* _Task to complete_
Find every line below that contains the word "origin" and copy it out.

* _Dataset rows_
▬▬▬
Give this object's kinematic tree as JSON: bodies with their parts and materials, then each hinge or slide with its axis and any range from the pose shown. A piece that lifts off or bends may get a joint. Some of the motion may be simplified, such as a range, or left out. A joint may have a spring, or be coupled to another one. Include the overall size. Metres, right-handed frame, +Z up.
▬▬▬
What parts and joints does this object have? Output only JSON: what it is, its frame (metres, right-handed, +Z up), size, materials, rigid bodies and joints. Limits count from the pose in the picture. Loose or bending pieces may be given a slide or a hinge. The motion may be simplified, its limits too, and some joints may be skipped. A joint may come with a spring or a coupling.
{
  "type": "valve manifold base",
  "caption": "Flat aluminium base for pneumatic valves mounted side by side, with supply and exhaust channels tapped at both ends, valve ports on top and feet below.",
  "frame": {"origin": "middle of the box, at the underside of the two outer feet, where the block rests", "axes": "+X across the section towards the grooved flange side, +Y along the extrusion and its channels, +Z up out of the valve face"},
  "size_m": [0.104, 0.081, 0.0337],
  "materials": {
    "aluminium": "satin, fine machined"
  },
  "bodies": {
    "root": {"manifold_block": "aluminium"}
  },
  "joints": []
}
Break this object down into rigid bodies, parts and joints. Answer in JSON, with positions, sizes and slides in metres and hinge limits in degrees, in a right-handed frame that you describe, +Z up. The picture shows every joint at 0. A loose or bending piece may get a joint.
▬▬▬
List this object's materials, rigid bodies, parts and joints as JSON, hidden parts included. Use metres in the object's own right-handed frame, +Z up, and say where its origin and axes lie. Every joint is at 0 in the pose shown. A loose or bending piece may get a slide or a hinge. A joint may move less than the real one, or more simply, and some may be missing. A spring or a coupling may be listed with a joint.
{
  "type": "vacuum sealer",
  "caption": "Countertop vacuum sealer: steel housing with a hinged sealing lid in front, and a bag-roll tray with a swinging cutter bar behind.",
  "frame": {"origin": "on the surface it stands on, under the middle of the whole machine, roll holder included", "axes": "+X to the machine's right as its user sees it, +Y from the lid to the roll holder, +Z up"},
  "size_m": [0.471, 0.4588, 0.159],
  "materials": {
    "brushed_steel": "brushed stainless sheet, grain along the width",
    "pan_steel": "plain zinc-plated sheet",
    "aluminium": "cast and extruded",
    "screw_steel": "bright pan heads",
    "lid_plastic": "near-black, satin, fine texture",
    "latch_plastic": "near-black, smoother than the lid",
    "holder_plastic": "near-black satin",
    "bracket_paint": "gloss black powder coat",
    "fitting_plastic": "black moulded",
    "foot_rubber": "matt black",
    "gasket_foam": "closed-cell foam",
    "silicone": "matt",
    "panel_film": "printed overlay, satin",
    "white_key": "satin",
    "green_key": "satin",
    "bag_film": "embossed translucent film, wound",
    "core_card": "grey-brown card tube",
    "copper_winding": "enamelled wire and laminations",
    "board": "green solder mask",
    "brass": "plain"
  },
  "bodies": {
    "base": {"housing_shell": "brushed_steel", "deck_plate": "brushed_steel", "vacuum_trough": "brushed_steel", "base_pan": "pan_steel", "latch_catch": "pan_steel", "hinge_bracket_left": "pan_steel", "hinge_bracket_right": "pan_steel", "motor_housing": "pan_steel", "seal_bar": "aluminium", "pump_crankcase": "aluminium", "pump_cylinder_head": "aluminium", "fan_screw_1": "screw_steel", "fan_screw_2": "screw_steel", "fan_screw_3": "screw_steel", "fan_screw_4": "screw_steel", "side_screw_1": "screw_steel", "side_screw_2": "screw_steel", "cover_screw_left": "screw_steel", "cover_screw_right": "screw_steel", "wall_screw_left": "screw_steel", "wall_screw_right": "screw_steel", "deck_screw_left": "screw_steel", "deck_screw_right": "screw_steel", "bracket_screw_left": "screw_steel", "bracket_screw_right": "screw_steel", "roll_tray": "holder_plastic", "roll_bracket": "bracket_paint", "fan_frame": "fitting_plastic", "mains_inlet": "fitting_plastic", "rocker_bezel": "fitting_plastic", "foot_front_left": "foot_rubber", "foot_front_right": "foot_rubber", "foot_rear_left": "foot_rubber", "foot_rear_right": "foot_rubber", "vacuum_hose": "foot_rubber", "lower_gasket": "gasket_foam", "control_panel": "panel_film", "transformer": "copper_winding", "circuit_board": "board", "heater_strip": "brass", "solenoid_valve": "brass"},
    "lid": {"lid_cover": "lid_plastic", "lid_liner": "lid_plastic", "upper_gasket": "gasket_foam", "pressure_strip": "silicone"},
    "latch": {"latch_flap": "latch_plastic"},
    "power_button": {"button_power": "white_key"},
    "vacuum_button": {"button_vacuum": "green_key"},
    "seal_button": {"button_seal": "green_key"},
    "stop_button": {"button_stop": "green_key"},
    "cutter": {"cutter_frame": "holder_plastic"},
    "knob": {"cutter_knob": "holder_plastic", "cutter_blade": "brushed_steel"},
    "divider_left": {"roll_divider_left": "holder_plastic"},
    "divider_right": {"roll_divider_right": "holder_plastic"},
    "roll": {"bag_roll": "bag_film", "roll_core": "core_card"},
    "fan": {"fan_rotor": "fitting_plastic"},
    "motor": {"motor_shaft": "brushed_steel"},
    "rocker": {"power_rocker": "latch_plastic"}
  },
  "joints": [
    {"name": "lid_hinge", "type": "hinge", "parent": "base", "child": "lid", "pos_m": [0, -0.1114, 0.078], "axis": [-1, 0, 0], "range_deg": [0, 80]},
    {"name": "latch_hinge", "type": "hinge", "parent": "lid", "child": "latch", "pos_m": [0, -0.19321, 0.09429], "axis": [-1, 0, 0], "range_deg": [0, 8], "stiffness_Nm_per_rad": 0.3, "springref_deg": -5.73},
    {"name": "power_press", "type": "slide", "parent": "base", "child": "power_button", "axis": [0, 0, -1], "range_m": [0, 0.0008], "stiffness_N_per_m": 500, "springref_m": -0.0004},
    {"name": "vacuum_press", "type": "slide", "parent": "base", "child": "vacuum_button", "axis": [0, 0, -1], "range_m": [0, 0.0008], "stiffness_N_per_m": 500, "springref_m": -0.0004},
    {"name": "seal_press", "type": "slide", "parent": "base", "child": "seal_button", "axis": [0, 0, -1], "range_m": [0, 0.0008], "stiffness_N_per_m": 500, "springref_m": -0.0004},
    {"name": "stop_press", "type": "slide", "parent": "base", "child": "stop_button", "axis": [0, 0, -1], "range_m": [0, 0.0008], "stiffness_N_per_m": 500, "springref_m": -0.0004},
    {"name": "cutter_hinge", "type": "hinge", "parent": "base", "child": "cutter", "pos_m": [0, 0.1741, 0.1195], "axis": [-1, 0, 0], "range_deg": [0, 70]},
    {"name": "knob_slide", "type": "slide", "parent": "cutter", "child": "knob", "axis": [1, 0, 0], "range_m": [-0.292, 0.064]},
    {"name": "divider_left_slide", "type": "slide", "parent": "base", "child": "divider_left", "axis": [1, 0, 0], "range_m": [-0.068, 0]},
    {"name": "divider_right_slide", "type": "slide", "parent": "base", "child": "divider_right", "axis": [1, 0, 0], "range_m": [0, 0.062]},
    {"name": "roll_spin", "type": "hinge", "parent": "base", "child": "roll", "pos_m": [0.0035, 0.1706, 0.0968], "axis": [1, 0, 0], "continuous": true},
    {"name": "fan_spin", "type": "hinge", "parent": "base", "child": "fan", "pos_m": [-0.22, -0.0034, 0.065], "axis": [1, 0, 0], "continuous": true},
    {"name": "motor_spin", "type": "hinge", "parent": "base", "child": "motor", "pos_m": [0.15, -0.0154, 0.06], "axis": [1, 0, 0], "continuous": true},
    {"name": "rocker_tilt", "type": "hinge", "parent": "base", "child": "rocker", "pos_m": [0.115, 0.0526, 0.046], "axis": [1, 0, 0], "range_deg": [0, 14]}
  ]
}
▬▬▬
* _Response for this exercise_
  "frame": {"origin": "middle of the box, at the underside of the two outer feet, where the block rests", "axes": "+X across the section towards the grooved flange side, +Y along the extrusion and its channels, +Z up out of the valve face"},
List this object's materials, rigid bodies, parts and joints as JSON, hidden parts included. Use metres in the object's own right-handed frame, +Z up, and say where its origin and axes lie. Every joint is at 0 in the pose shown. A loose or bending piece may get a slide or a hinge. A joint may move less than the real one, or more simply, and some may be missing. A spring or a coupling may be listed with a joint.
  "frame": {"origin": "on the surface it stands on, under the middle of the whole machine, roll holder included", "axes": "+X to the machine's right as its user sees it, +Y from the lid to the roll holder, +Z up"},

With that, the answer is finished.